Prerequisites
Local development
The following tools are recommended for developing while using the Ensono Stacks data solution:
Tool | Notes |
---|---|
Python 3.9 - 3.11 | Use of Python 3.12+ is not currently supported. You may wish to use a utility such as pyenv to manage your local versions of Python. |
Poetry | Used for Python dependency management in Stacks. |
(Windows users) a Linux distribution, e.g. WSL | A Unix-based environment is recommended for developing the solution (e.g. macOS, Linux, or WSL for Windows users). |
Java 8/11/17 runtime | Optional: Java is required to develop and run tests using PySpark locally - see Spark documentation. |
Azure CLI | Optional: Azure CLI allows you to interact with Azure resources locally, including running end-to-end tests. |
See development quickstart for further details on getting start with developing the solution.
Git repository
A remote Git repository is required for storing and managing a data project's code. This can be in either GitHub or Azure DevOps. When scaffolding a new data project, you will need the HTTPS URL of the repo.
While Ensono Stacks supports storing code in both GitHub and Azure DevOps, it does not currently support CI/CD pipelines using GitHub Actions. Requirements for Azure DevOps are detailed in the CI/DC - Azure DevOps section below.
The examples and quickstart documentation assume that main
is the primary branch in the repo.
Azure subscription
In order to deploy an Ensono Stacks Data Platform into Azure, you will need:
- One or more Azure subscriptions – for deploying the solution into
- Azure service principal (Application) – must have
Contributor
access to deploy and configure all required resources into the target subscription(s)
Terraform state storage
Deployment of Azure resources in Ensono Stacks is done through Terraform. Within your Azure subscription, you must provision a storage container to hold Terraform state data. Details regarding this storage are required when you first scaffold the project using the Ensono Stacks CLI. Therefore, once you have provisioned the storage container, make note of the following:
- Storage account name
- Resource group name
- Container name
CI/CD - Azure DevOps
CI/CD processes within the Ensono Stacks Data Platform are currently designed to be run in Azure DevOps Pipelines1. Therefore, it is a requirement to create a project in Azure DevOps.
Azure Pipelines variable groups
Our blueprint solution expects the following variable groups to exist in your Azure DevOps project's Pipelines Library:
- amido-stacks-de-pipeline-env
- amido-stacks-euw-de-env-network
- stacks-credentials-env-kv
Where env can be either nonprod
or prod
.
Please refer to the following lists to identify the necessary variables for your project. The specifics regarding when each variable is required have also been provided.
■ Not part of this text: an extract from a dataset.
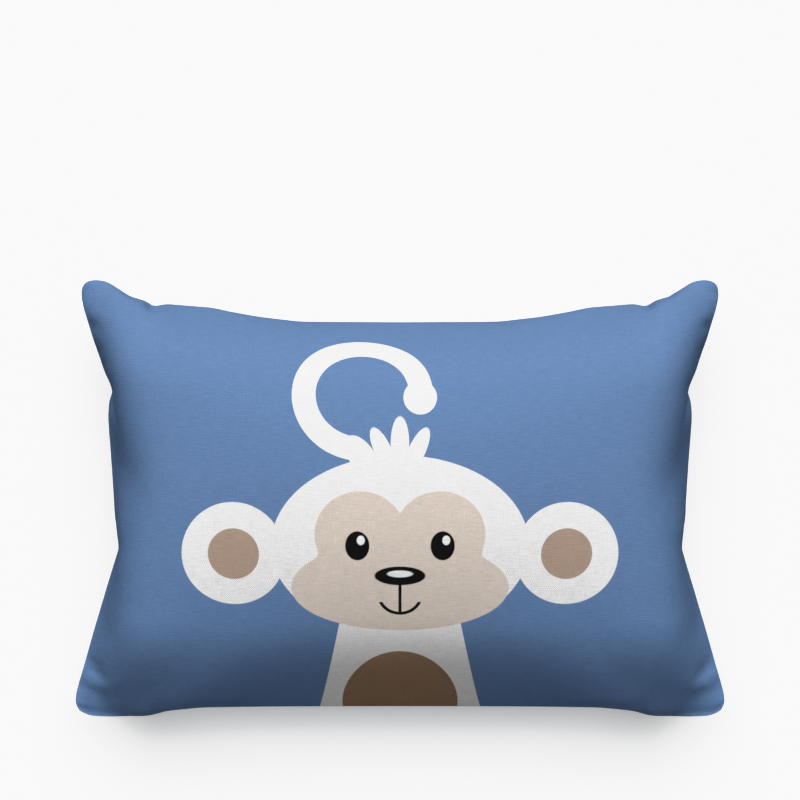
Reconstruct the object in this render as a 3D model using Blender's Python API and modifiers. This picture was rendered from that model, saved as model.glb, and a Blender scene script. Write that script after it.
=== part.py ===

Generally, the variables fall into one of two categories based on the time of requirement: 'Project Start', denoting variables required at the very outset of the project, and 'After Core Infrastructure Deployment', referring to variables required after the fundamental infrastructure has been deployed.
The variables under amido-stacks-euw-de-env-network
are only required if you want to provision the infrastructure within a private network.
amido-stacks-de-pipeline-env
Variable Name | When Needed | Description |
---|---|---|
ADLS_DataLake_URL | After core infra | Azure Data Lake Storage Gen2 URL |
blob_adls_storage | After core infra | Azure Data Lake Storage Gen2 name |
blob_configStorage | After core infra | Blob storage name |
Blob_ConfigStore_serviceEndpoint | After core infra | Blob service URL |
databricksHost | After core infra | Databricks URL |
databricksWorkspaceResourceId | After core infra | Databricks workspace resource id |
datafactoryname | After core infra | Azure Data Factory name |
github_token | After core infra | GitHub PAT token, see below for more details |
integration_runtime_name | After core infra | Azure Data Factory integration runtime name |
KeyVault_baseURL | After core infra | Vault URI |
keyvault_name | After core infra | Key Vault name |
location | Project start | Azure region |
resource_group | Project start | Name of the resource group |
sql_connection | After core infra | Connection string to Azure SQL database |
amido-stacks-euw-de-env-network
Variable Name | When Needed | Description |
---|---|---|
databricks_private_subnet_name | Project start | Name of the private databricks subnet |
databricks_public_subnet_name | Project start | Name of the public databricks subnet |
pe_resource_group_name | Project start | Name of the resource group to provision private VNet to |
pe_subnet_name | Project start | Name of the subnet to provision private endpoints into |
pe_subnet_prefix | Project start | Subnet CIDR, e.g. ["10.3.1.0/24"] |
pe_vnet_name | Project start | Private VNet name |
private_subnet_prefix | Project start | Subnet CIDR, e.g. ["10.3.4.0/24"] |
public_subnet_prefix | Project start | Subnet CIDR, e.g. ["10.3.3.0/24"] |
stacks-credentials-env-kv
Variable Name | When Needed | Description |
---|---|---|
azure-client-id | Project start | Application ID for Azure Active Directory application |
azure-client-secret | Project start | Service principal secret |
azure-subscription-id | Project start | Subscription ID |
azure-tenant-id | Project start | Directory ID for Azure Active Directory application |
Github PAT Token
Within the pipelines we use an Azure DevOps task called UsePythonVersion@0 which allows us to install a specific version of Python onto the build agent. If the Python version doesn't exist on the build agent, it will download it from Github Actions however this requires a Github PAT Token otherwise you may hit by a GitHub anonymous download limit. You can create a token by following this guide. You do not require any permissions on this token because GitHub only needs to read your public profile.
Azure Pipelines Service Connections
Service Connections are used in Azure DevOps Pipelines to connect to external services, like Azure and GitHub. You must create the following Service Connections:
Name | When Needed | Description |
---|---|---|
Stacks.Pipeline.Builds | Project start | The Service Connection to Azure. The service principal or managed identity that is used to create the connection must have contributor access to the Azure Subscription. See here for more information. |
GitHubReleases | Project start | The Service Connection to Github for releases. The access token that is used to create the connection must have read/write access to the GitHub repository. See here for more information. |
Footnotes
-
More general information on using Azure Pipelines in Stacks is also available. ↩